Thereby, the determining as to whether an intended steering- or
respectively avoidance maneuver is being carried out by the driver
can be limited to the situation and the method can thereby be
carried out in a simple manner.
[0009] In an embodiment, the driver assistance system is configured
as a front collision warning system, which is also designated as a
forward collision alert (FCA) or, respectively, as a forward
collision warning or as a front collision warning (FCW). In this
embodiment, the at least one element of the motor vehicle is a
warning device. An issuing of a warning message by means of the
warning device is omitted in the event of the second parameter
exceeding the predetermined threshold value.
[0010] In a further embodiment, the driver assistance system is
configured as an automatic emergency brake system, which is also
designated as collision imminent braking (CIB). In the embodiment
which is shown, the driver assistance system is therefore an
intervening, autonomously braking system. In this embodiment, the
element of the motor vehicle is a braking device. An automatic
actuation of the braking device is omitted in the event that the
second parameter exceeds the predetermined threshold value.

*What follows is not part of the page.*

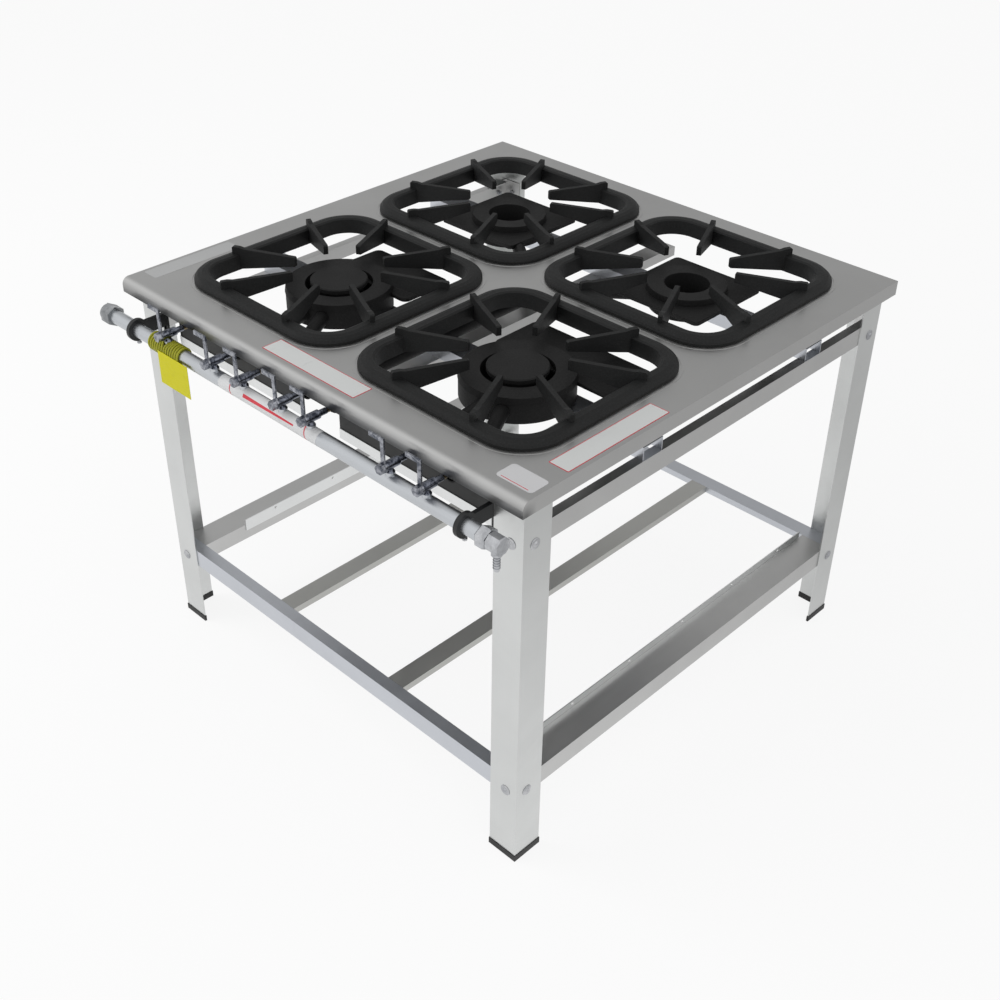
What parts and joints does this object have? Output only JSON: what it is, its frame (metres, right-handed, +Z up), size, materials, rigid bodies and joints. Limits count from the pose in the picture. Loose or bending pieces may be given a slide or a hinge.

[0011] Furthermore, the driver assistance system can be configured
as a distance control system, which is also designated as adaptive
cruise control (ACC). In this embodiment, with an activated
distance control system i.e., with a distance control by the
system, an issuing of a takeover request to the driver of the motor
vehicle by the warning device is omitted in the event that the
second parameter exceeds the predetermined threshold value.
[0012] The above-mentioned driver assistance systems concern
respectively a so-called longitudinal driver assistance system,
i.e. a driver assistance system which is designed for driving
situations which relate to the instantaneous travel direction of
the motor vehicle.
[0013] In a further embodiment, the first parameter is a
time-to-collision value, which is also designated as TCC value.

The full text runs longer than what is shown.